The Cholesky update/downdate code in src/math/cholupdate.cpp is ported from Simon Wood’s mgcv package (GPL).

The standard approach to element-wise updates permutes the precision matrix and refactorizes at \(O(p^3)\) per element. The in-place approach replaces the two most expensive operations — constant extraction and likelihood evaluation — with \(O(1)\) covariance lookups, and the Cholesky maintenance with an \(O(p^2)\) rank-2 update. The remaining \(O(p^3)\) cost per element is the covariance refresh (recomputing \(\boldsymbol{\Sigma}\) from \(\boldsymbol{\Phi}\)).

Edge selection

When edge selection is active, each edge \((i,j)\) has a binary indicator \(\gamma_{ij}\). Edge indicators are updated via MoMS (Mixtures of Mutually Singular distributions) add/delete moves (Gottardo & Raftery, 2008; van den Bergh et al., 2026), reusing the same Roverato constants and in-place Cholesky machinery described above.

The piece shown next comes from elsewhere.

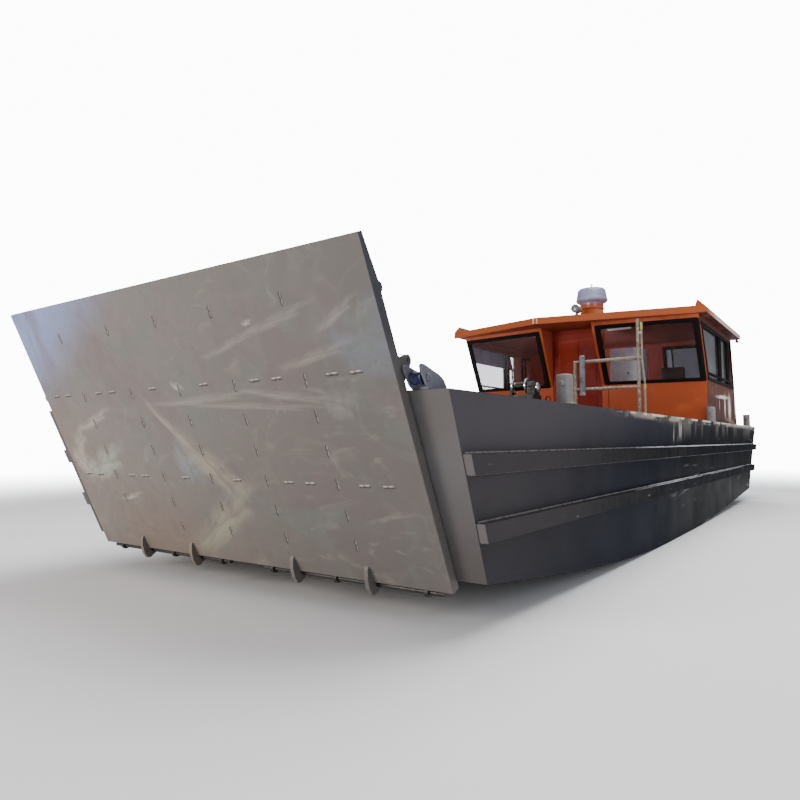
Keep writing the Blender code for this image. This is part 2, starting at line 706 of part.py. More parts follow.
def build_roof_fittings():
    """Radome with its small top lamp, and the searchlight beside it."""
    profile = [(0.0, 0.44), (0.016, 0.44), (0.016, 0.37), (0.12, 0.365), (0.22, 0.345), (0.25, 0.32),
               (0.264, 0.14), (0.255, 0.12), (0.19, 0.09), (0.19, 0.0), (0.0, 0.0)]
    turned("radome", profile, RADOME, "white")
    roof_top = HOUSE_TOP + GAP * 2 + ROOF_THICK
    x, y = -1.35, 0.23
    lamp = cylinder("searchlight", (x, y, roof_top + 0.155), 0.065, 0.16, "X", "white")
    join(lamp, cylinder("searchlight_foot", (x, y, roof_top + 0.06), 0.025, 0.12))
    for side, sign in SIDES:
        cylinder("stern_lamp_" + side, (ROOF_REAR_X - GAP - 0.04, sign * 2.14, HOUSE_TOP + 0.05), 0.04, 0.08,
                 "X", "black")


def build_interior():
    """Helm console with its wheel, helm seat and an equipment cabinet."""
    deck = AFT_DECK + GAP
    console = [(-2.95, deck), (-2.35, deck), (-2.35, 2.16), (-2.5, 2.22), (-2.95, 2.02)]
    plate("helm_console", console, 0.95, 1.45, "XZ", "black")
    box("cabinet", (-3.05, 0.4, deck), (-2.55, 0.93, 2.87), "cream")
    seat = box("helm_seat", (-3.95, HELM_Y - 0.25, 1.62), (-3.45, HELM_Y + 0.25, 1.74), "black")
    join(seat, box("seat_back", (-3.97, HELM_Y - 0.22, 1.7), (-3.87, HELM_Y + 0.22, 2.62)))
    join(seat, cylinder("seat_post", (-3.7, HELM_Y, (deck + 1.65) / 2), 0.06, 1.65 - deck))
    join(seat, cylinder("seat_foot", (-3.7, HELM_Y, deck + 0.01), 0.2, 0.02))
    hub = Vector((-2.95, HELM_Y, 1.85))
    wheel = cylinder("helm_wheel", (hub.x - 0.045, hub.y, hub.z), 0.04, 0.0894, "X", "black")
    rim = bpy.data.meshes.new("helm_rim")
    ring = [(0.19 + 0.013 * math.cos(math.radians(a)), 0, 0.013 * math.sin(math.radians(a)))
            for a in range(150, -211, -45)]
    rim.from_pydata(ring, [(i, i + 1) for i in range(len(ring) - 1)], [])
    rim_item = add_object("helm_rim", rim)
    rim_item.location = (hub.x - 0.075, hub.y, hub.z)
    rim_item.rotation_euler = (0, math.pi / 2, 0)
    screw = rim_item.modifiers.new("turn", "SCREW")
    screw.steps = ROUND
    screw.render_steps = ROUND
    screw.use_merge_vertices = True
    screw.merge_threshold = 0.00005
    join(wheel, rim_item)
    for spoke in range(3):
        turn = math.radians(90 + 120 * spoke)
        end = (hub.x - 0.075, hub.y + 0.185 * math.cos(turn), hub.z + 0.185 * math.sin(turn))
        join(wheel, tube(f"helm_spoke_{spoke}", [(hub.x - 0.075, hub.y, hub.z), end], 0.01))
    pivot(wheel, hub)


# Machinery
def build_machinery():
    """Twin engines, screws with their shafts, rudders and the engine-room hatch lid."""
    for side, sign in SIDES:
        y = span(sign, 0.45, 1.15)
        box("engine_" + side, (-4.35, y[0], 0.3 + GAP), (-3.25, y[1], 0.95), "cream")
        build_screw(side, sign)
        build_rudder(side, sign)
    deck = AFT_DECK + GAP
    lid = box("engine_hatch", (*HATCH_LOW, deck), (*HATCH_HIGH, deck + LID_THICK), "grey")
    pivot(lid, (HATCH_HIGH[0], 0, deck + LID_THICK / 2))


def build_screw(side, sign):
    """Four-bladed screw with its shaft, turning about X."""
    centre = Vector((SCREW_X, sign * TUNNEL_Y, TUNNEL_Z))
    shaft_end = STERN_TUBE_X - 0.0007
    hub = cylinder("screw_" + side, centre, 0.055, 0.16, "X", "bronze")
    length = shaft_end - SCREW_X
    join(hub, cylinder("shaft_" + side, (SCREW_X + length / 2, centre.y, centre.z), SHAFT_RADIUS, length,
                       "X"))
    for blade in range(4):
        turn = Matrix.Rotation(math.radians(45 + 90 * blade), 4, "X")
        pitch = Matrix.Rotation(math.radians(-sign * 28), 4, "Z")
        shape = Matrix.Diagonal((0.09, 0.135, 1.0, 1.0))
        lie = Matrix.Translation((0, 0, SCREW_RADIUS - 0.135)) @ pitch @ Matrix.Rotation(
            math.pi / 2, 4, "Y") @ Matrix.Rotation(math.pi / 2, 4, "Z") @ shape
        matrix = turn @ lie

        def build(work, matrix=matrix):
            bmesh.ops.create_cone(work, cap_ends=True, segments=ROUND, radius1=1, radius2=1, depth=0.014,
                                  matrix=matrix)

        piece = add_object(f"blade_{side}_{blade}", mesh_from("blade", build))
        piece.location = centre
        join(hub, piece)
    pivot(hub, centre)


def build_rudder(side, sign):
    """Rudder with a streamlined blade and its stock, turning about the vertical."""
    y = sign * TUNNEL_Y
    half = 0.022
    foil = [(0.12, 0), (0.09, half * 0.8), (0.02, half), (-0.24, 0.004), (-0.24, -0.004), (0.02, -half),
            (0.09, -half * 0.8)]
    outline = [(RUDDER_X + a, y + b) for a, b in foil]
    rudder = plate("rudder_" + side, outline, 0.09, 0.6, "XY", "rail_grey")
    top = RUDDER_TOP - 0.0006
    join(rudder, cylinder("stock_" + side, (RUDDER_X, y, (0.3 + top) / 2), 0.019, top - 0.3, sides=16))
    pivot(rudder, (RUDDER_X, y, top))


build_hull()
build_rails()
build_ramp()
build_ramp_hinges()
build_sheaves()
build_bollards()
build_guard_rail()
build_winch()
build_front()
build_door()
build_side_walls()
build_rear_wall()
build_roof()
build_roof_fittings()
build_interior()
build_machinery()
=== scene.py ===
"""Looks of a bow-ramp landing craft: weathered paint, glass and gaskets, welds, deck gear and cabin.

Metres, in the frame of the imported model: +X towards the bow ramp, +Y to port, +Z up.
"""
from __future__ import annotations

import json
import logging
import math
from dataclasses import dataclass
from enum import Enum
from typing import Any, Iterable, Sequence

import bmesh
import bpy
from mathutils import Matrix, Vector

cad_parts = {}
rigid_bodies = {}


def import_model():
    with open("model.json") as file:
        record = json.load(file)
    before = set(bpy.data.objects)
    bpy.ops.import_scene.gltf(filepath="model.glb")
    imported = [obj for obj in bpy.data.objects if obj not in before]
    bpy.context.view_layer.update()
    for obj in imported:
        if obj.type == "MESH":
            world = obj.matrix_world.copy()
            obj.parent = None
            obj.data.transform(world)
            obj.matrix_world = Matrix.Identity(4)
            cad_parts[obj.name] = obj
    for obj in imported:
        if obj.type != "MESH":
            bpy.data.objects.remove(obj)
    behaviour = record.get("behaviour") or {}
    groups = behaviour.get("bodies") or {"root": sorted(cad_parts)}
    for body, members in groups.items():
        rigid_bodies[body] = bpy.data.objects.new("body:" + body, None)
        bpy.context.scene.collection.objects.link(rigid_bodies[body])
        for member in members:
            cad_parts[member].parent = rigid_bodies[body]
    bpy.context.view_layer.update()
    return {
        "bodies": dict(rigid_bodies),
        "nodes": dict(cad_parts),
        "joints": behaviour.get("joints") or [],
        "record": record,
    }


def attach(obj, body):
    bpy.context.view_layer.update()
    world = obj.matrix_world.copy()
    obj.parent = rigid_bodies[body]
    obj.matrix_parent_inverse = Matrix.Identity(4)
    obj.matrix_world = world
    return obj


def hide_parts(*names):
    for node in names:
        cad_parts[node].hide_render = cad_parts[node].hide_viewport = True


LOG = logging.getLogger("landing_craft")

# Types that recur, and the axes
Socket = bpy.types.NodeSocket
Pair = tuple[float, float]
Point = tuple[float, float, float]
Row = tuple[float, ...]
X, Y, Z = (1, 0, 0), (0, 1, 0), (0, 0, 1)
MINUS_X = (-1, 0, 0)

# Edges that turn more than this stay sharp, and points closer than this are one.
SHARP_TURN = math.radians(38)
SAME_POINT = 0.00002


# Colours and the node helper
def hex_rgba(code: str) -> tuple[float, float, float, float]:
    """Turn an sRGB hex colour into the linear colour that a shader socket takes.

    Args:
        code: Colour as "#rrggbb".

    Returns:
        Linear red, green and blue, and full alpha.
    """
    parts = [int(code[i:i + 2], 16) / 255 for i in (1, 3, 5)]
    linear = [c / 12.92 if c <= 0.04045 else ((c + 0.055) / 1.055) ** 2.4 for c in parts]
    return (linear[0], linear[1], linear[2], 1.0)


def add_node(tree: bpy.types.NodeTree, kind: str, inputs: dict[Any, Any] | None = None,
             **settings: Any) -> bpy.types.Node:
    """Add one node with its settings, and fill or link its inputs.

    Args:
        tree: Node tree of the material.
        kind: Node type without the words ShaderNode.
        inputs: Socket name or number to a plain value, or to the socket that feeds it.
        **settings: Fields of the node itself.

    Returns:
        The new node.
    """
    made = tree.nodes.new("ShaderNode" + kind)
    for name, value in settings.items():
        setattr(made, name, value)
    for name, value in (inputs or {}).items():
        if isinstance(value, Socket):
            tree.links.new(value, made.inputs[name])
        else:
            made.inputs[name].default_value = value
    return made


# Named options
class Side(Enum):
    """Side of the craft, with the sign of its Y."""

    PORT = 1
    STARBOARD = -1

    @property
    def word(self) -> str:
        """Name of the side as the nodes spell it."""
        return self.name.lower()

    def span(self, low: float, high: float) -> Pair:
        """Range of Y on this side, low end first."""
        return (low, high) if self is Side.PORT else (-high, -low)


class Motif(Enum):
    """Kind of mark that a layer makes."""

    CLOUD = "soft patches"
    LINES = "thin curved lines, as wiping and scraping leave"


# Wear, painted light and finishes
@dataclass(frozen=True)
class Limit:
    """Where a layer begins and is full along a direction, or by how far the surface faces that way."""

    direction: Point
    start: float
    full: float
    facing: bool = False


@dataclass(frozen=True)
class Spot:
    """Oval area, ragged at its rim, on a surface that looks along X, or along Y if it is sideways."""

    middle: Pair
    half: Pair
    turn: float = 0.0
    sideways: bool = False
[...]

Delete move (\(\gamma_{ij} = 1 \to 0\))

Propose to set \(\theta_{ij} = 0\) and \(\theta_{jj}\) to its constrained value. The acceptance ratio includes:

The \(O(1)\) likelihood ratio via the matrix-determinant lemma
The prior odds \((1 - \pi_{ij}) / \pi_{ij}\)
The reverse proposal density \(\phi(\theta_{ij}^{\text{curr}} / c_3;\, 0,\, \sigma_{ij}) / c_3\)
The Cauchy slab prior \(-\log p_{\text{Cauchy}}(\theta_{ij}^{\text{curr}})\)
The Gamma(1,1) prior ratio on \(\theta_{jj}\)

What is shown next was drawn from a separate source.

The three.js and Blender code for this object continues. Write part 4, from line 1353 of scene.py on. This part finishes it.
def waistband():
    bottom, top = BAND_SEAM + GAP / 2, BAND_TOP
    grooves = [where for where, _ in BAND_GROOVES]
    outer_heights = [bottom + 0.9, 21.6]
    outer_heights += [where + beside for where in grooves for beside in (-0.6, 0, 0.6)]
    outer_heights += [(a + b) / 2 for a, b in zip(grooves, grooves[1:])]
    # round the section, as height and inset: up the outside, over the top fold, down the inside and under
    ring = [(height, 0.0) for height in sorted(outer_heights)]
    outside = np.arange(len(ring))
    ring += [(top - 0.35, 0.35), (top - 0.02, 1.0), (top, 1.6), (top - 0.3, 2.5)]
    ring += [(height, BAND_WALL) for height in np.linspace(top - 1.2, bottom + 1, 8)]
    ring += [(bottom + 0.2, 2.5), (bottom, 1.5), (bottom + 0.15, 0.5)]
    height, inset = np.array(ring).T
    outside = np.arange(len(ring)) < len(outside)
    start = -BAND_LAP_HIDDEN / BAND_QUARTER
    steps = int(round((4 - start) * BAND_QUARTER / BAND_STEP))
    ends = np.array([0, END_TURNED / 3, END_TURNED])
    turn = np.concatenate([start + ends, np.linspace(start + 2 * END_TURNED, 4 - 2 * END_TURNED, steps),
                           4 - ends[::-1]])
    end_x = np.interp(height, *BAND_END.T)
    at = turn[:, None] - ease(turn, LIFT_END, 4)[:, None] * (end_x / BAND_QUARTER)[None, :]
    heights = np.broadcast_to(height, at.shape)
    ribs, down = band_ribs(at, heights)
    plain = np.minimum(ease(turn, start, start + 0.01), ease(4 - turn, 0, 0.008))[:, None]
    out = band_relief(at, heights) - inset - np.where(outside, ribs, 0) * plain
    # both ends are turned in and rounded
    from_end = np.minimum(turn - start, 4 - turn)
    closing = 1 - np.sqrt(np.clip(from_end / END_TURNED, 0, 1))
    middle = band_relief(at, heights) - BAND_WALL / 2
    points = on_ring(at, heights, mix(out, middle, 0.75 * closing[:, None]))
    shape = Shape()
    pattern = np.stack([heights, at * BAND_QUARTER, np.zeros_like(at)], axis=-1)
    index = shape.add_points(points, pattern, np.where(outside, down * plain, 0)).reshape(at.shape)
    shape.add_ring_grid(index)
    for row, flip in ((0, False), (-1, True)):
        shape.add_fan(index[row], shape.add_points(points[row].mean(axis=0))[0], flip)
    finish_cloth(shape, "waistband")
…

Add move (\(\gamma_{ij} = 0 \to 1\))

Sample \(\epsilon \sim \mathcal{N}(0,\, \sigma_{ij})\) and propose \(\theta_{ij}^* = c_3 \epsilon\), with \(\theta_{jj}^*\) set from the constraint curve. The acceptance ratio includes:

The \(O(1)\) likelihood ratio
The prior odds \(\pi_{ij} / (1 - \pi_{ij})\)
The Cauchy slab prior \(\log p_{\text{Cauchy}}(\theta_{ij}^*)\)
The reverse proposal density \(-\log \phi(\epsilon;\, 0,\, \sigma_{ij}) + \log c_3\)
The Gamma(1,1) prior ratio on \(\theta_{jj}\)

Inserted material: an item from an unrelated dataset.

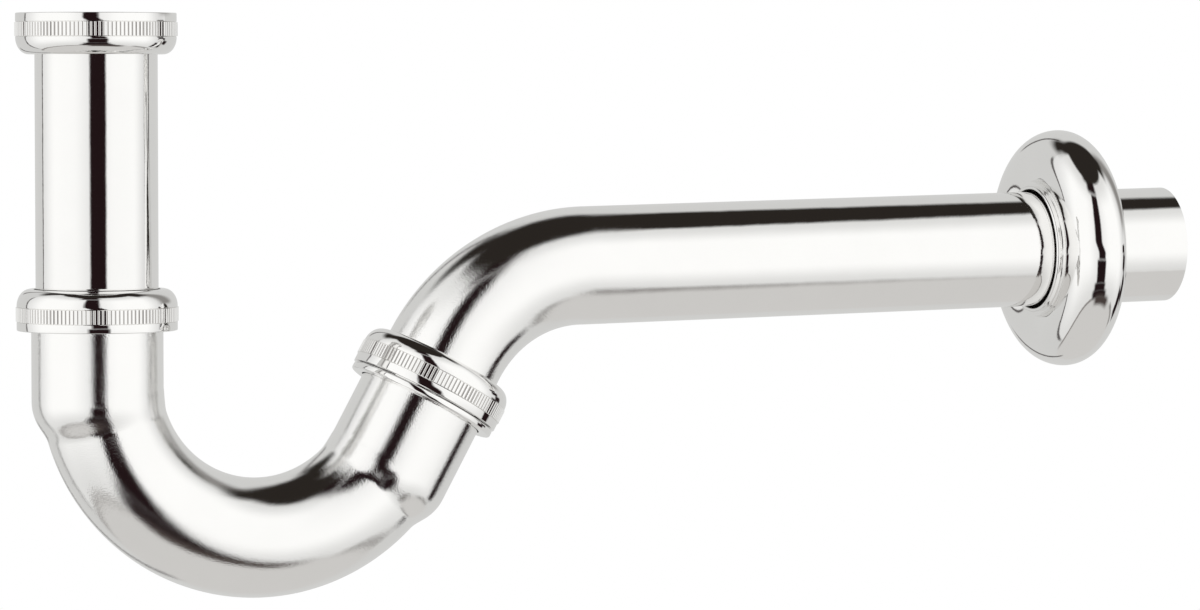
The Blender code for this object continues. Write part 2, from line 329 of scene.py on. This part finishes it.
def skinned(rings):
    """A closed bmesh over rings of points, each a loop, the last joined to the first."""
    made = bmesh.new()
    loops = [[made.verts.new(point) for point in ring] for ring in rings]
    for near, far in zip(loops, loops[1:] + loops[:1]):
        for index in range(len(near)):
            after = (index + 1) % len(near)
            made.faces.new((near[index], near[after], far[after], far[index]))
    return made


def turned(profile, angles=None, cut=None):
    """A closed profile spun round local Z. cut(radius, height, angle) gives the final radius."""
    angles = angles or [tau * index / SEGMENTS for index in range(SEGMENTS)]
    rings = []
    for radius, height in profile:
        reach = [cut(radius, height, angle) if cut else radius for angle in angles]
        rings.append([(r * cos(a), r * sin(a), height) for r, a in zip(reach, angles)])
    return skinned(rings)


def add_piece(name, shape, material, matrix, body, node):
    """Turns a bmesh into a piece that rides on a body and stands for a CAD node."""
    mesh = bpy.data.meshes.new(name)
    bmesh.ops.recalc_face_normals(shape, faces=shape.faces)
    shape.to_mesh(mesh)
    shape.free()
    mesh.shade_smooth()
    mesh.set_sharp_from_angle(angle=SHARP_ANGLE)
    mesh.materials.append(material)
    piece = bpy.data.objects.new(name, mesh)
    piece.matrix_world = matrix
    bpy.context.scene.collection.objects.link(piece)
    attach(piece, body)
    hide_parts(node)
    return piece


# ---------------------------------------------------------------- threads and knurling

def thread_ridge(height, angle):
    """A right-hand thread's ridge, from 0 in the root to 1 on the crest."""
    phase = (height / THREAD_PITCH - angle / tau) % 1.0
    return max(0.0, min(1.0, RIDGE_HEIGHT - abs(phase - 0.5) * RIDGE_SLOPE))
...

Here \(c_3\) is the Roverato scaling constant (constants_[3]) relating the Cholesky proposal to the precision entry.

Iteration order

The order of edge updates is randomized at each iteration via prepare_iteration(), which shuffles the flat edge index with arma_randperm(). After all edge indicator updates complete, the constraint_dirty_ flag is set and the constraint structure is rebuilt lazily at the next gradient evaluation. This ensures NUTS operates on an up-to-date graph.

Log-likelihood

The GGM log-likelihood for \(n\) observations is:

\[ \ell(\boldsymbol{\Theta}) = \frac{n}{2} \log |\boldsymbol{\Theta}| - \frac{1}{2} \operatorname{tr}(\mathbf{S}\,\boldsymbol{\Theta}) \]

The log-determinant is computed from the Cholesky factor as \(\log|\boldsymbol{\Theta}| = 2\sum_q \log \Phi_{qq}\). The trace term uses the precomputed sufficient statistic \(\mathbf{S}\).

Missing data imputation

When na_action = "impute", the GGM imputes missing values using the conditional normal distribution implied by the current precision matrix. After imputation, the sufficient statistic \(\mathbf{S}\) is recomputed for the next likelihood evaluation.

References

Gottardo, R., & Raftery, A. E. (2008). Markov chain Monte Carlo with mixtures of mutually singular distributions. Journal of Computational and Graphical Statistics, 17(4), 949–975. https://doi.org/10.1198/106186008X386102

van den Bergh, D., Clyde, M. A., Raftery, A. E., & Marsman, M. (2026). Reversible jump MCMC with no regrets: Bayesian variable selection using mixtures of mutually singular distributions. Manuscript in Preparation.